Ato político
Sou fã incondicional de Luís Fernando Veríssimo. Um cara de gosto refinado que nunca se tornou esnobe nem fechou os olhos para a falta de fineza, para as pérolas que enfeitam porcos ou para os "puro-sangue puxando carroças", como canta o grande Gessinger.
O humor de Veríssimo é algo que impressiona e convida ao riso sincero e solto. Ao contrário do humor sem graça, apelativo e forçado promovido pelos programas humorísticos da grande mídia, o humor de Veríssimo é algo gostoso, espontâneo e belo. Belo, porque para mim, humor é uma arte e rir de si mesmo, mais que delírio ou descaso com o acerto, é um dever de ofício e, às vezes, terapia.

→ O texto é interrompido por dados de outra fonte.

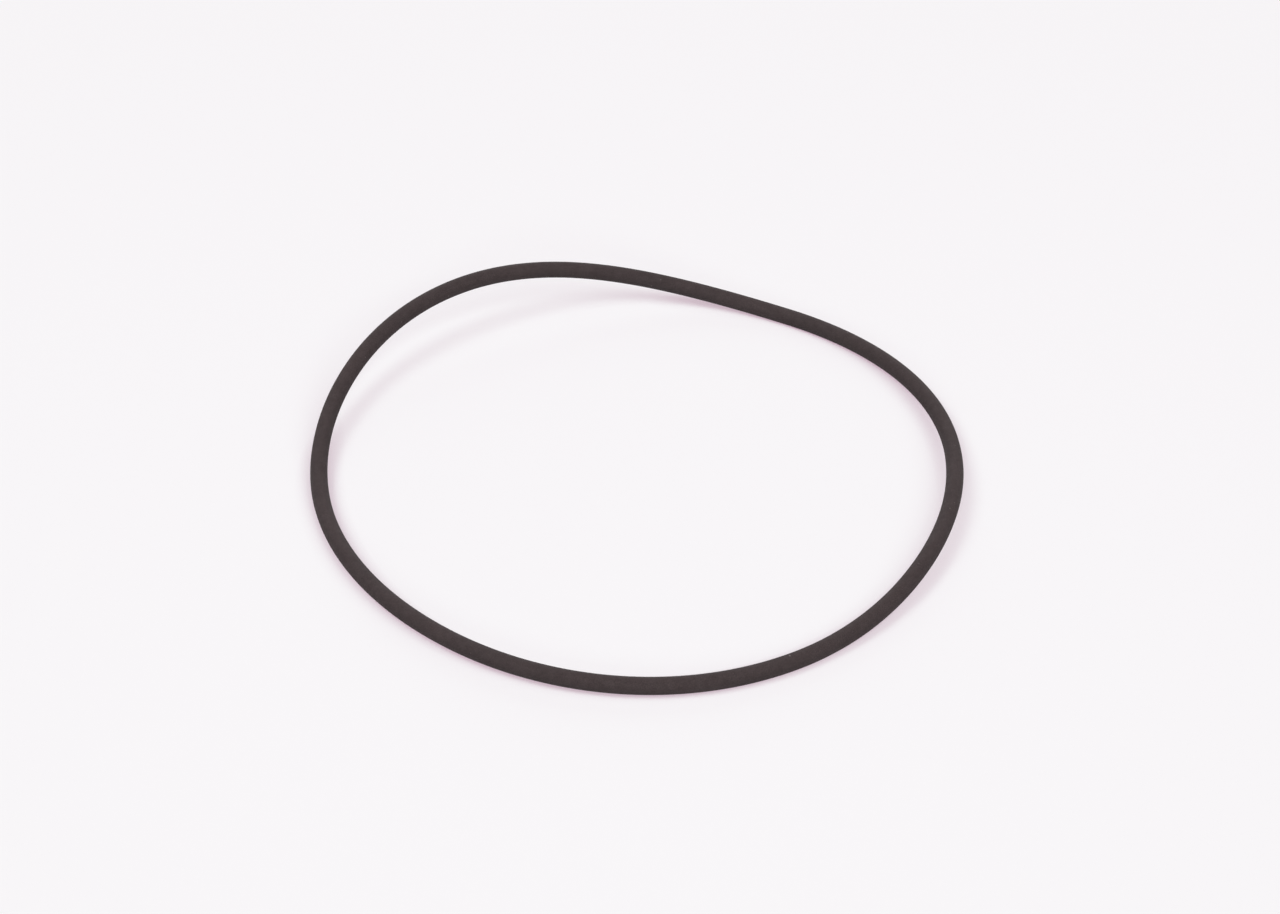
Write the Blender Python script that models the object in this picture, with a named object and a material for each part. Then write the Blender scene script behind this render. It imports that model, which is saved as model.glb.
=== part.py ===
"""A rubber O-ring of round section, relaxed and lying on a flat surface.

Free of its groove, the ring doesn't lie flat. Three feet touch the surface and
the ring arches between them. It keeps the length at which it was moulded.
Units are metres and +Z is up. Angles are in degrees, anticlockwise from +X as
seen from above. The origin is on the surface, under the middle of the ring.
"""

import bpy
import numpy as np

# Moulded sizes
INSIDE_DIAMETER = 0.12977
SECTION_DIAMETER = 0.00353

# Parting line left by the two halves of the mould, inside and outside
PARTING_RIDGE_HEIGHT = 0.00004
PARTING_RIDGE_WIDTH = 0.0002

# Feet, where the underside touches the surface
BACK_FOOT_ANGLE = 59.0
LEFT_FOOT_ANGLE = 190.0
FRONT_FOOT_ANGLE = 298.0

# Arches, each highest at its own angle
BACK_ARCH_ANGLE = 123.5
BACK_ARCH_LIFT = 0.0098
FRONT_ARCH_ANGLE = 238.0
FRONT_ARCH_LIFT = 0.0008
RIGHT_ARCH_ANGLE = 347.0
RIGHT_ARCH_LIFT = 0.0027

# Seen from above, the relaxed ring is a little oval and a little three-sided
OVAL_SWING = 0.00085
OVAL_ANGLE = 121.0
LOBE_SWING = 0.001
LOBE_ANGLE = 32.0

# Facets
STEPS_AROUND_RING = 160
STEPS_AROUND_SECTION = 24

# Rubber
RUBBER_COLOUR = (0.05, 0.04, 0.041, 1.0)
RUBBER_ROUGHNESS = 0.7

SECTION_RADIUS = SECTION_DIAMETER / 2
MOULDED_RADIUS = (INSIDE_DIAMETER + SECTION_DIAMETER) / 2


def clear_scene():
    for scene_object in list(bpy.data.objects):
        bpy.data.objects.remove(scene_object, do_unlink=True)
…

Mas Veríssimo se destaca e merece ser citado também quando o causo é "sério". Veríssimo sempre teve lado e foi antenado nas configurações sociais que influenciam as condições de vida em termos de grana ou civilizatórias dos indivíduos.
Veríssimo é um cidadão do nosso planeta que conhece muito bem o Rio Grande do Sul, o Brasil e o mundo. Por isso mesmo, ele sabe que os avanços alcançados pelo nosso país nos últimos anos não caíram do céu, não são obra do tempo nem representam pouca coisa e que após a hecatombe neoliberal o mundo e a humanidade se encontram diante de uma encruzilhada no âmbito político.
Veríssimo sabe ainda que muitas das políticas públicas tratadas com desdém, menosprezo ou revolta por aqui são exatamente o remédio que muitos países buscam atualmente para suas feridas, mazelas e chagas abertas pelo salve-se quem souber imposto sem pudor ou piedade pelos súditos do "deus mercado".
É com o propósito de convidá-los a observar a vida além do próprio umbigo ou os problemas para bem mais adiante dos limites do nosso país que compartilho essa reflexão lúcida, do sempre oportuno e iluminado Luís Fernando Veríssimo.
Por Luís Fernando Veríssimo
O capital financeiro predatório mantém seu poder de ditar a moral
e os costumes da época, mas não tem mais a certeza de um futuro só dele.
Francis Fukuyama (lembra dele?) decretou o fim da História com a
vitória definitiva das forças do mercado contra o dirigismo econômico. A sua
foi uma das frases mais bem-sucedidas do século passado. O Muro de Berlim caíra
em cima do que restava das ilusões socialistas, a frase não tinha resposta e o
capitalismo desregulado não tinha mais inimigos. Dominaria o planeta e nossas
vidas pelos próximos milênios.
Como o próprio Fukuyama reconheceu mais tarde numa revisão da sua
sentença, a História reagiu. O capital financeiro predatório mantém seu poder
de ditar a moral e os costumes da época, mas não não tem mais a certeza de um
futuro só dele nem a bênção da filosofia sintética e incontestável do Confúcio
da direita. Se pela História tornada irrelevante Fukuyama queria dizer
contradição e conflito, tudo o que aconteceu no mundo depois da publicação do
seu livro desmentiu sua premissa. Mostrou que a História está viva, forte e
irritadíssima. Nenhuma senhora, ainda mais com sua biografia, gosta de ser
declarada inválida antes do tempo.
A crise provocada pelo capital financeiro fora de controle levou
protestantes para as ruas na Europa e nos Estados Unidos e transformou
“austeridade”, a solução receitada para as vítimas da crise, em palavrão.
Ninguém quer pagar, com o sacrifício de gastos sociais, por uma porcaria que
não fez. E cresce a busca por alternativas para os dogmas neoliberais e pelo
fim do monólogo dos donos do dinheiro.
E o papel da esquerda na História pós-Fukuyama? O socialismo está
numa crise de identidade. Como é difícil, hoje, recuperar o sentido antigo, sem
qualificativos, de uma opção pelo socialismo, as pessoas se entregam à
autorrotulagem para se definirem exatamente, (sou dois quartos de
esquerda-esquerda, um quarto de centro-esquerda e o outro quarto deve ser
gases), o que só atrasa as discussões que interessam. Quais são os limites da
coerência ideológica e do pragmatismo? O que ainda pode ser resgatado das
ilusões perdidas? Por que não se declarar logo um neo-neoliberal e ser feliz?
Num livro recém-publicado, a ex-mulher de François Hollande revela
que ele tem horror a pobre. Se pode sobreviver a Francis Fukuyama, a François
Hollande e a partidos políticos brasileiros que se chamam de “socialistas” com
uma certa imprecisão semântica, o socialismo ainda tem um futuro, mesmo que
seja apenas um apelido conveniente para o que se quer. A escolha continua sendo
entre socialismo e barbárie. Pode-se não saber mais o que é socialismo, mas
para saber o que é barbárie basta abrir os olhos.